- [EXERCISE] Copy each line exactly.

- [STORED DATA]
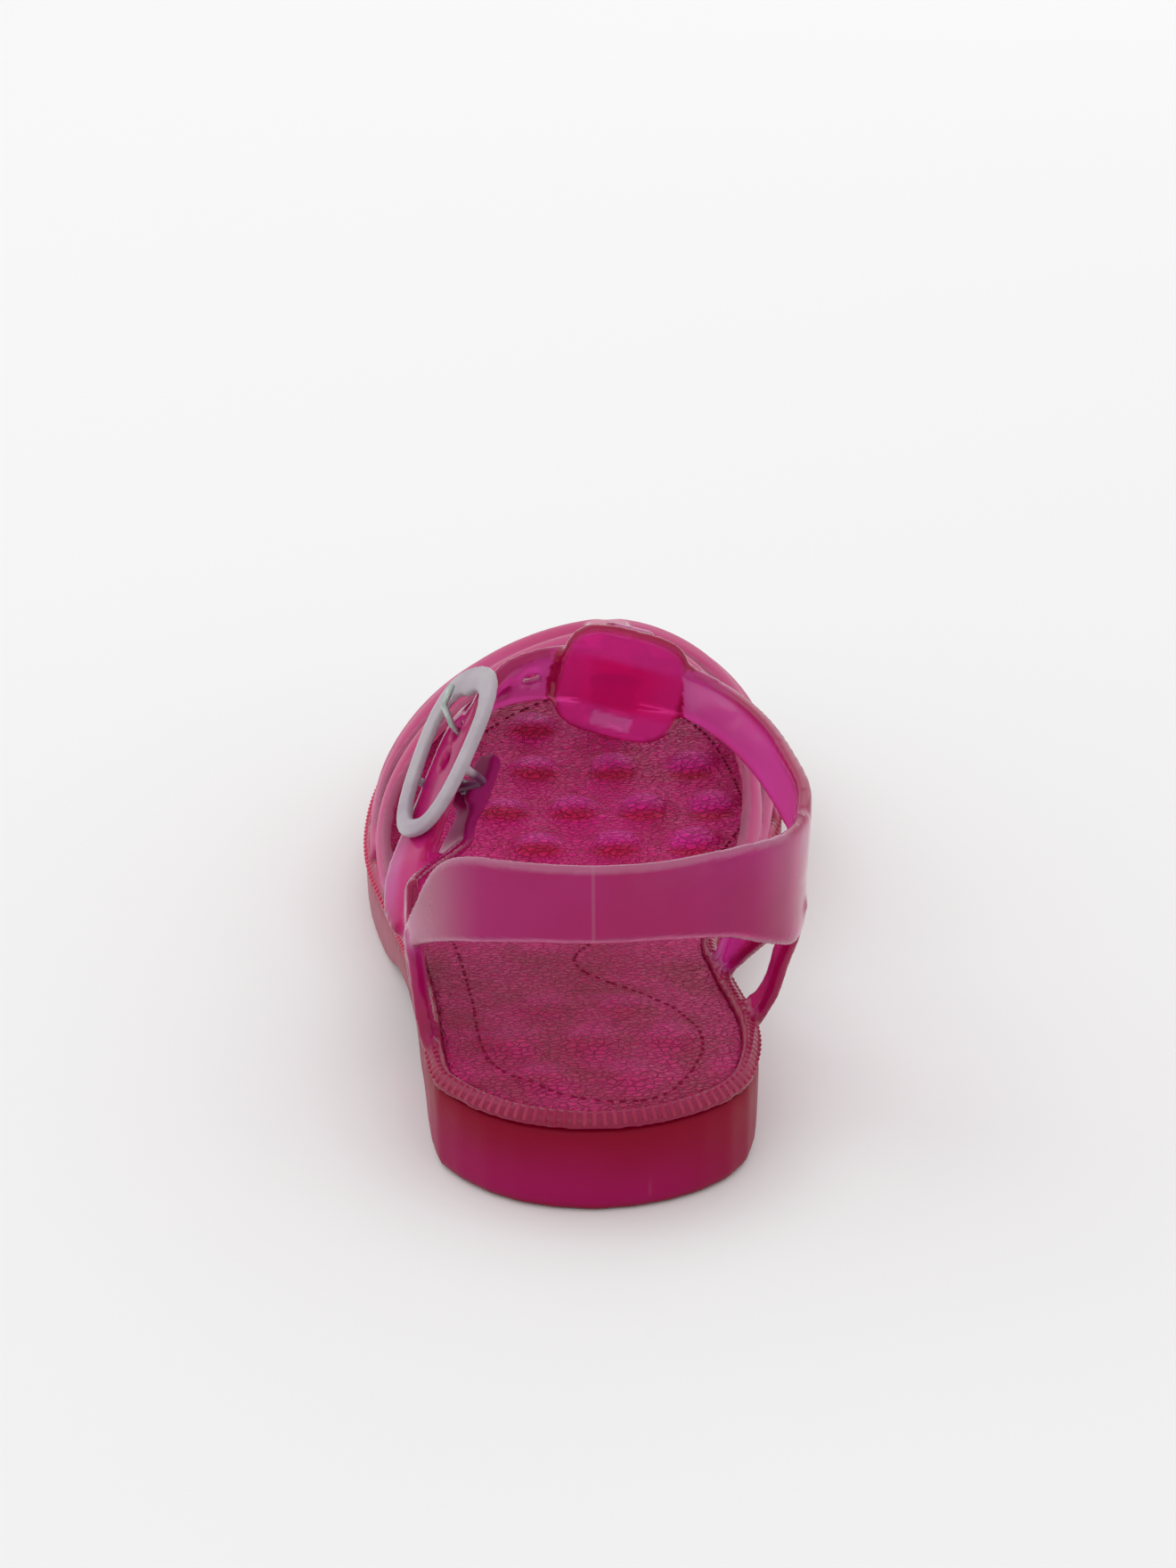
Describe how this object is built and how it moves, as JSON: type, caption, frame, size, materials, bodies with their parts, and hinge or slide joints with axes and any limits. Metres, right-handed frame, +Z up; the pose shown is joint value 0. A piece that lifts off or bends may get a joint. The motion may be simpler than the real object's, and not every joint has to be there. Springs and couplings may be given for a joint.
{
  "type": "jelly sandal",
  "caption": "Child's left jelly sandal in clear fuchsia vinyl: T-bar cage vamp, buckled ankle strap, ribbed welt, low heel and domed footbed.",
  "frame": {"origin": "on the floor, under the middle of the heel seat", "axes": "+Y towards the toe, +X towards the big-toe side, +Z up"},
  "size_m": [0.0761, 0.189, 0.0655],
  "materials": {
    "sole_vinyl": "clear dark crimson vinyl, glossy",
    "footbed_vinyl": "fuchsia vinyl with a fine leather grain",
    "fuchsia_vinyl": "clear fuchsia vinyl, glossy and a little cloudy",
    "buckle_plastic": "milky translucent plastic",
    "prong_steel": "dull grey steel wire"
  },
  "bodies": {
    "root": {"outsole": "sole_vinyl", "footbed": "footbed_vinyl", "upper": "fuchsia_vinyl", "buckle_frame": "buckle_plastic", "buckle_prong": "prong_steel"}
  },
  "joints": []
}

- [OUTPUT BELOW]
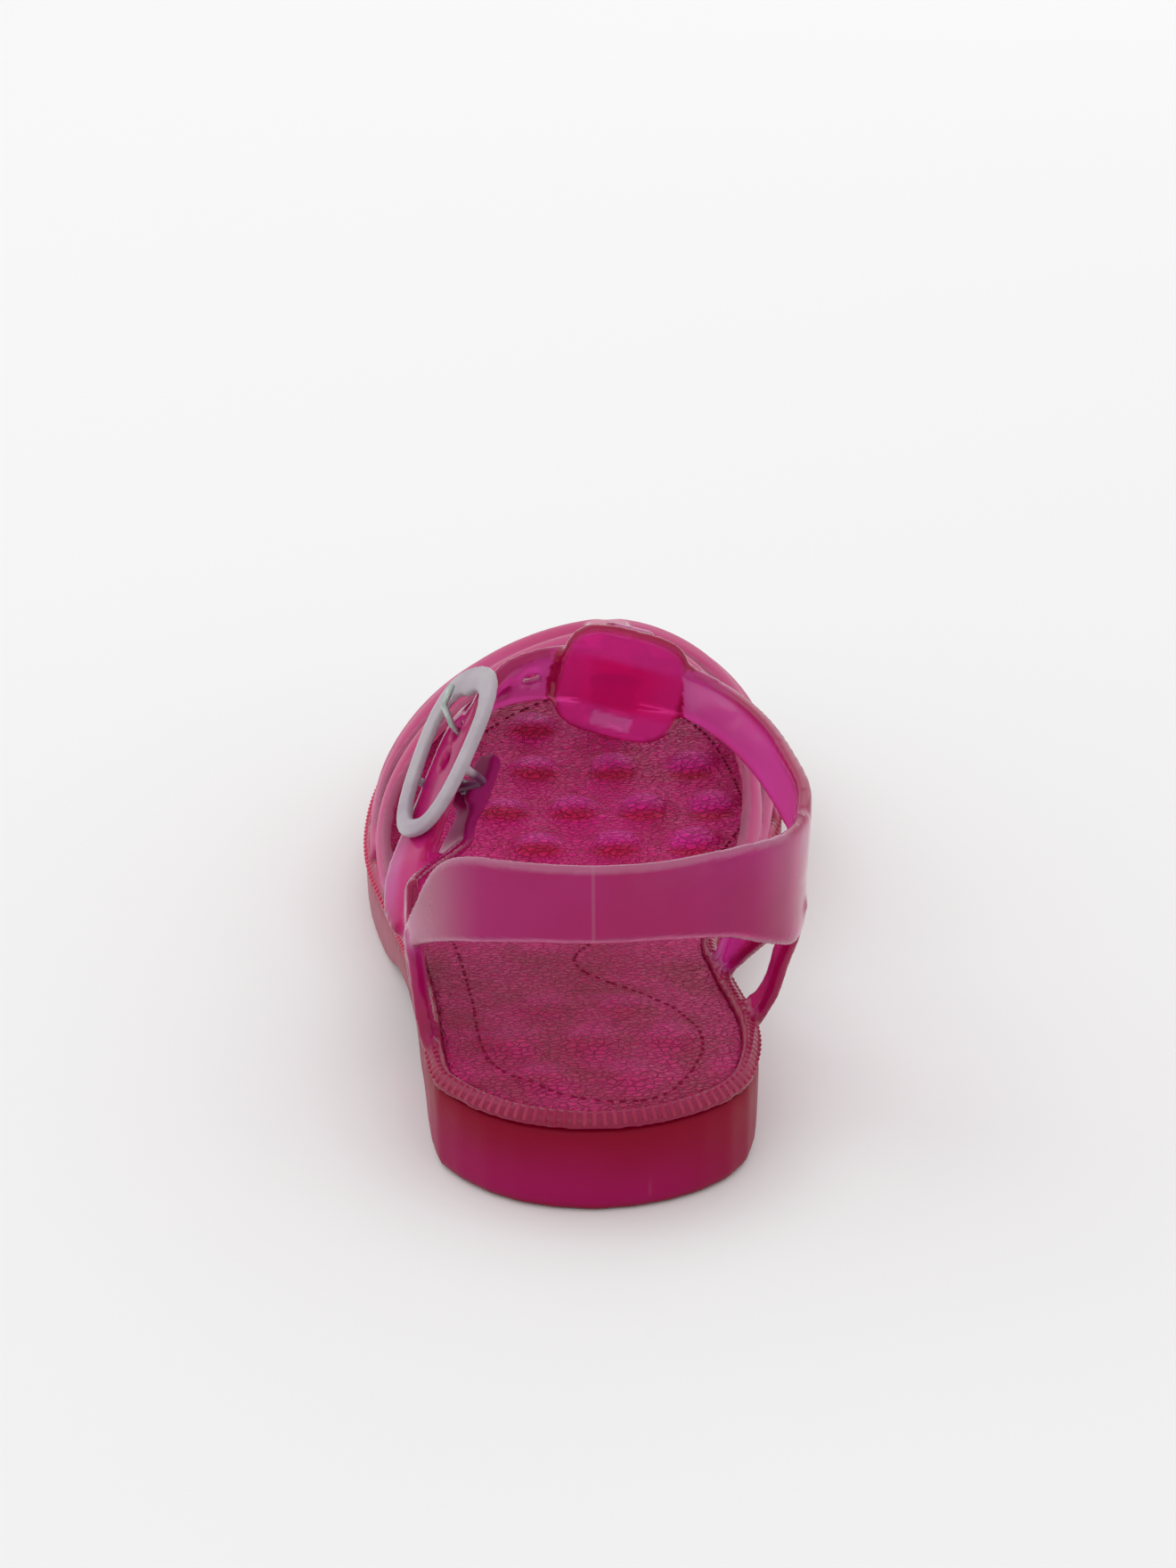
Describe how this object is built and how it moves, as JSON: type, caption, frame, size, materials, bodies with their parts, and hinge or slide joints with axes and any limits. Metres, right-handed frame, +Z up; the pose shown is joint value 0. A piece that lifts off or bends may get a joint. The motion may be simpler than the real object's, and not every joint has to be there. Springs and couplings may be given for a joint.
{
  "type": "jelly sandal",
  "caption": "Child's left jelly sandal in clear fuchsia vinyl: T-bar cage vamp, buckled ankle strap, ribbed welt, low heel and domed footbed.",
  "frame": {"origin": "on the floor, under the middle of the heel seat", "axes": "+Y towards the toe, +X towards the big-toe side, +Z up"},
  "size_m": [0.0761, 0.189, 0.0655],
  "materials": {
    "sole_vinyl": "clear dark crimson vinyl, glossy",
    "footbed_vinyl": "fuchsia vinyl with a fine leather grain",
    "fuchsia_vinyl": "clear fuchsia vinyl, glossy and a little cloudy",
    "buckle_plastic": "milky translucent plastic",
    "prong_steel": "dull grey steel wire"
  },
  "bodies": {
    "root": {"outsole": "sole_vinyl", "footbed": "footbed_vinyl", "upper": "fuchsia_vinyl", "buckle_frame": "buckle_plastic", "buckle_prong": "prong_steel"}
  },
  "joints": []
}